What to work on » Quote only the part that opens with the line containing "stem_y = stem_low.y" and closes with the line containing "obj.parent = empty". Keep both of those lines.

Records to process »
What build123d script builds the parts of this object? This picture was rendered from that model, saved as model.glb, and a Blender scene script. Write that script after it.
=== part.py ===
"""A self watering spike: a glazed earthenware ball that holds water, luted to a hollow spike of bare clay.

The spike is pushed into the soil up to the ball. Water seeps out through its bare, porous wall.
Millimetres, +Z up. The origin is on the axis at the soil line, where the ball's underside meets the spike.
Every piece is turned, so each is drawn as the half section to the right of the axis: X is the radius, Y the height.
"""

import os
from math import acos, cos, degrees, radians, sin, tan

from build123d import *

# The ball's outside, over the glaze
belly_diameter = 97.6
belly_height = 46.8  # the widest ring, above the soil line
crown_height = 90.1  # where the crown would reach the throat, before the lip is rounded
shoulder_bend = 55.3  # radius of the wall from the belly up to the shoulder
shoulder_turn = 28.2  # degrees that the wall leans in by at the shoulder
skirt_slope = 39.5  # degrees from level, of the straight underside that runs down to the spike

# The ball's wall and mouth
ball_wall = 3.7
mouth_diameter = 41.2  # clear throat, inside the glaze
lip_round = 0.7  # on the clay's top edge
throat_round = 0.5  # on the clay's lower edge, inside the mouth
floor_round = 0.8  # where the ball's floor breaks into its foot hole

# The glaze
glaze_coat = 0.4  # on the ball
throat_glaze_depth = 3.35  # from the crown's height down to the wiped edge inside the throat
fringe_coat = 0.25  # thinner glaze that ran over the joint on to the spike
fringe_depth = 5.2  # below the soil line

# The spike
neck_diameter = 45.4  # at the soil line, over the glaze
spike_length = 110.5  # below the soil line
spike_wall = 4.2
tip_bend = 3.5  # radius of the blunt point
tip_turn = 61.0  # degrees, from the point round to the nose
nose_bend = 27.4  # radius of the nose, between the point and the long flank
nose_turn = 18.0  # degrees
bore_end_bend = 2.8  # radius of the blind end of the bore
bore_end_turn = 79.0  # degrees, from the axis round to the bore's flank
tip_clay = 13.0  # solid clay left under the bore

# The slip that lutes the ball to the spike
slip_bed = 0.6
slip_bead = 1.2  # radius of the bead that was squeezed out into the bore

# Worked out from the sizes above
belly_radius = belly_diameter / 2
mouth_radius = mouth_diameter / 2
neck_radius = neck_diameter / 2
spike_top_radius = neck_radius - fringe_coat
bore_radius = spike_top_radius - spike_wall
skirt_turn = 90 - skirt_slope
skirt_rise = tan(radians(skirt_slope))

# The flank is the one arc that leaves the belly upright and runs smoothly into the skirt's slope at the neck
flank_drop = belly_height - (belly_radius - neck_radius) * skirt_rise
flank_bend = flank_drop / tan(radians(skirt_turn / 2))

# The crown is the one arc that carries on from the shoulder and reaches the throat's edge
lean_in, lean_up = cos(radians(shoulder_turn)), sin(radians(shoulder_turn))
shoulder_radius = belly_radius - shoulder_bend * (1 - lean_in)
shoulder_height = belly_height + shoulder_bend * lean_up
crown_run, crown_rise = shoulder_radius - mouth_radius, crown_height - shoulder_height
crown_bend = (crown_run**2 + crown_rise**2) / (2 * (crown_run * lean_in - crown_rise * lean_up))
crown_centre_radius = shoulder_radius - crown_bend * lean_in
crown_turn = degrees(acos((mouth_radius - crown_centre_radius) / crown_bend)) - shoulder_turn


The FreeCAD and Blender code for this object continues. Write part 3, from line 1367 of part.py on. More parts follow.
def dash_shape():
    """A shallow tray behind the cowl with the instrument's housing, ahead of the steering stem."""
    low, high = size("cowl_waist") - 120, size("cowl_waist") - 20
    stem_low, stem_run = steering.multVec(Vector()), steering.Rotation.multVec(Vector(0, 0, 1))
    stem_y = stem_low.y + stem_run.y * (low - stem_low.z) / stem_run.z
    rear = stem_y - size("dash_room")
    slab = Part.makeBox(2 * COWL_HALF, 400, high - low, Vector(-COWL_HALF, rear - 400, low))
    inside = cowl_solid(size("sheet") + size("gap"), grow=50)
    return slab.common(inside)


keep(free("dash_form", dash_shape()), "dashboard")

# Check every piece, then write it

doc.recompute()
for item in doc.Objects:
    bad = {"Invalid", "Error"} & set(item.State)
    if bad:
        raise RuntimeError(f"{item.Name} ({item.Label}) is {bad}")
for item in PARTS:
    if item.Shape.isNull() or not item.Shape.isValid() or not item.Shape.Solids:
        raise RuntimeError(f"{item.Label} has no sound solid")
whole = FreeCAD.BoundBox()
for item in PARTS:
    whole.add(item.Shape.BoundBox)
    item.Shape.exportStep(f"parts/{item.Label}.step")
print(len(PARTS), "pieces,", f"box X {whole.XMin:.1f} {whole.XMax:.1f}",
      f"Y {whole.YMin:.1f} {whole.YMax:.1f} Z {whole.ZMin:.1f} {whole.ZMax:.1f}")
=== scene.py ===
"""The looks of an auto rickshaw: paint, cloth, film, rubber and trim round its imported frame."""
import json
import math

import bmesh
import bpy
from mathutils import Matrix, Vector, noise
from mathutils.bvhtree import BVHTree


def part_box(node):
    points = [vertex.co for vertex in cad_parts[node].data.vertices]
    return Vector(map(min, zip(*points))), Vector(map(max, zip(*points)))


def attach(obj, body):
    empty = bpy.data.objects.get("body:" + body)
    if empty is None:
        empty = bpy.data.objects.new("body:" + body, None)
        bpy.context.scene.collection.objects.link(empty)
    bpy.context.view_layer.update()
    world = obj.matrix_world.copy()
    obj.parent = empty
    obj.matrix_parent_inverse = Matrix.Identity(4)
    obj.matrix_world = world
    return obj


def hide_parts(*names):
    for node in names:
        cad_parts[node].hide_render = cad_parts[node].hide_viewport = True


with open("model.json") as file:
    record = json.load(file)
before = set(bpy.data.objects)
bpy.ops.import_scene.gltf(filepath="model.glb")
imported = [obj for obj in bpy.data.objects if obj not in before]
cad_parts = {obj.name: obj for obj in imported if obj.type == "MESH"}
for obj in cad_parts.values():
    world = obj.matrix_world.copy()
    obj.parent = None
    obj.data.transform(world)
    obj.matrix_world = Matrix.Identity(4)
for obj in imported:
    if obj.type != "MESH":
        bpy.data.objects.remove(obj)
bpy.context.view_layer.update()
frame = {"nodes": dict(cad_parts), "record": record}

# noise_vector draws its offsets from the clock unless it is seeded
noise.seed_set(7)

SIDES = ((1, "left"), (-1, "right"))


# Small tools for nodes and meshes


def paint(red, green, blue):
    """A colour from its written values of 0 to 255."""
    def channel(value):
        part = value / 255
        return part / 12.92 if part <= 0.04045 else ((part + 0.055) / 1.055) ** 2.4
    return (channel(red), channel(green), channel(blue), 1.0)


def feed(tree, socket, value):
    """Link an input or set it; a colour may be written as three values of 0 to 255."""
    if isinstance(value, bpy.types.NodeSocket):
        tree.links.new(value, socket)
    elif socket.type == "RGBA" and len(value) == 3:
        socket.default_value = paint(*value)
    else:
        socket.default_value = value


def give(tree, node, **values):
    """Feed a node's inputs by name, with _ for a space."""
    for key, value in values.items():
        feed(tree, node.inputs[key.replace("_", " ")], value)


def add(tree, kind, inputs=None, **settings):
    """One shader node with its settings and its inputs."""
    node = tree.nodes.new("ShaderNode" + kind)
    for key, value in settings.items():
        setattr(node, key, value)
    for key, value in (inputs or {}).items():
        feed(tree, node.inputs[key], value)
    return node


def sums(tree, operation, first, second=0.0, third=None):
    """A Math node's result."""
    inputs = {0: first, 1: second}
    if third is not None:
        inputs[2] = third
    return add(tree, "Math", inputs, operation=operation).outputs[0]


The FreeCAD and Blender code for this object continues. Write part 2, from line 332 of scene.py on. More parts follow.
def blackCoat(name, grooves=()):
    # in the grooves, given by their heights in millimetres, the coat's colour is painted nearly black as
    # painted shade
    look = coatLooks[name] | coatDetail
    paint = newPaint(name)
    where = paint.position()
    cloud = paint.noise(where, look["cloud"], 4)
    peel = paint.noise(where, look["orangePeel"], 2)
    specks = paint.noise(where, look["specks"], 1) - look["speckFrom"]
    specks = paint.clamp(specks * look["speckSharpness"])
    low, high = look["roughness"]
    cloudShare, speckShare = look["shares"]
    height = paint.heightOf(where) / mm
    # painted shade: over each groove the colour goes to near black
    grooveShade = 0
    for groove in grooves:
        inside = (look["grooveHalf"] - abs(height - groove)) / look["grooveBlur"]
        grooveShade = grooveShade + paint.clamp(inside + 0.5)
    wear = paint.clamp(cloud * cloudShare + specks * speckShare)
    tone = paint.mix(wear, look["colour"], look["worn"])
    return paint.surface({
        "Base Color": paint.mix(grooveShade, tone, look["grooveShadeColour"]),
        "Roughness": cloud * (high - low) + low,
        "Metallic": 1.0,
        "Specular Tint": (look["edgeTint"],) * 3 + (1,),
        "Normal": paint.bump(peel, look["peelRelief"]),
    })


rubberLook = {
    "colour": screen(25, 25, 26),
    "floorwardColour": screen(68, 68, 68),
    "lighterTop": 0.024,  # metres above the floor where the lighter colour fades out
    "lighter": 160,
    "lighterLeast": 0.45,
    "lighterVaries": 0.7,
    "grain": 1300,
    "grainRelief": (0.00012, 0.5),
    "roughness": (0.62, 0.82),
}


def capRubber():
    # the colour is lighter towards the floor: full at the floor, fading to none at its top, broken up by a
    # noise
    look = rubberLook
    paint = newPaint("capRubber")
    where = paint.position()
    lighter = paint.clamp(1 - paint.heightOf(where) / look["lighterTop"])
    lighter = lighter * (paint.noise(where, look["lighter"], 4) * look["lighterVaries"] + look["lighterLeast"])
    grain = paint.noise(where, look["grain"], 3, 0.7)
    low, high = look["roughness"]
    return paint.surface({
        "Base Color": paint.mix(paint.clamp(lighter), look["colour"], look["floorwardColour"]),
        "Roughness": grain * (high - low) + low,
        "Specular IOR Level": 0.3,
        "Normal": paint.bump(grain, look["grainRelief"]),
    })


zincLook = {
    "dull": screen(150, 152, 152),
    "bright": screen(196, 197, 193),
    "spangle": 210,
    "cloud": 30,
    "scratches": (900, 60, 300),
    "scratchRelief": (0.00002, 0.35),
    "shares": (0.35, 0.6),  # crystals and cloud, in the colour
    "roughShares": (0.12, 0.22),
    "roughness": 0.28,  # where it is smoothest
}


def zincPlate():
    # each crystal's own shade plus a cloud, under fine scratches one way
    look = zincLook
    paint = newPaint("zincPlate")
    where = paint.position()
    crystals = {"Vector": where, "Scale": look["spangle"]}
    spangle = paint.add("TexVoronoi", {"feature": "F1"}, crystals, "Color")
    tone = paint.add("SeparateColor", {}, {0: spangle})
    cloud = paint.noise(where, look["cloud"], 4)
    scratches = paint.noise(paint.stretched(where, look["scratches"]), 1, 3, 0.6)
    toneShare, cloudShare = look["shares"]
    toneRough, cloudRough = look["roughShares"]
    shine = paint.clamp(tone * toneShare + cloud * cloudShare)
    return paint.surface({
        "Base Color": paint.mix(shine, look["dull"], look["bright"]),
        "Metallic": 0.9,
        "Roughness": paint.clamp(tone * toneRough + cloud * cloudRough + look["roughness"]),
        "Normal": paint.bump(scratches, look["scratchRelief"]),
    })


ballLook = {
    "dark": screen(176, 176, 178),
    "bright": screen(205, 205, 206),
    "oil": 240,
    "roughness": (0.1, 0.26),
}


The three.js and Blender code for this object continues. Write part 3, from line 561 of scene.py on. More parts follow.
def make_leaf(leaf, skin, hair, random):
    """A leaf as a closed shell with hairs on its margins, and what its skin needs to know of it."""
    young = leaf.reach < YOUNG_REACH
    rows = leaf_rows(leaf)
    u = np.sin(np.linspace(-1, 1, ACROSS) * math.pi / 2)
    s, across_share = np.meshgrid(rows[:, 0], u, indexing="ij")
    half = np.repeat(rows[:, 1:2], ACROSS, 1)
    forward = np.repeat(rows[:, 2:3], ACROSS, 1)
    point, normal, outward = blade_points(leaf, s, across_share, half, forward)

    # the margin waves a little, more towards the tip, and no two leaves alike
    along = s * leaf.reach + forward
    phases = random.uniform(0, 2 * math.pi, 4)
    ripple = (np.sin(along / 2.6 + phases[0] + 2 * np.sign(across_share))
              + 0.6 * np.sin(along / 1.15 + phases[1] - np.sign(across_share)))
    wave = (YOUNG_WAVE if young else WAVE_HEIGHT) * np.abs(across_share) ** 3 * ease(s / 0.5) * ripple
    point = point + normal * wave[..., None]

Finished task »
    stem_y = stem_low.y + stem_run.y * (low - stem_low.z) / stem_run.z
    rear = stem_y - size("dash_room")
    slab = Part.makeBox(2 * COWL_HALF, 400, high - low, Vector(-COWL_HALF, rear - 400, low))
    inside = cowl_solid(size("sheet") + size("gap"), grow=50)
    return slab.common(inside)


keep(free("dash_form", dash_shape()), "dashboard")

# Check every piece, then write it

doc.recompute()
for item in doc.Objects:
    bad = {"Invalid", "Error"} & set(item.State)
    if bad:
        raise RuntimeError(f"{item.Name} ({item.Label}) is {bad}")
for item in PARTS:
    if item.Shape.isNull() or not item.Shape.isValid() or not item.Shape.Solids:
        raise RuntimeError(f"{item.Label} has no sound solid")
whole = FreeCAD.BoundBox()
for item in PARTS:
    whole.add(item.Shape.BoundBox)
    item.Shape.exportStep(f"parts/{item.Label}.step")
print(len(PARTS), "pieces,", f"box X {whole.XMin:.1f} {whole.XMax:.1f}",
      f"Y {whole.YMin:.1f} {whole.YMax:.1f} Z {whole.ZMin:.1f} {whole.ZMax:.1f}")
=== scene.py ===
"""The looks of an auto rickshaw: paint, cloth, film, rubber and trim round its imported frame."""
import json
import math

import bmesh
import bpy
from mathutils import Matrix, Vector, noise
from mathutils.bvhtree import BVHTree


def part_box(node):
    points = [vertex.co for vertex in cad_parts[node].data.vertices]
    return Vector(map(min, zip(*points))), Vector(map(max, zip(*points)))


def attach(obj, body):
    empty = bpy.data.objects.get("body:" + body)
    if empty is None:
        empty = bpy.data.objects.new("body:" + body, None)
        bpy.context.scene.collection.objects.link(empty)
    bpy.context.view_layer.update()
    world = obj.matrix_world.copy()
    obj.parent = empty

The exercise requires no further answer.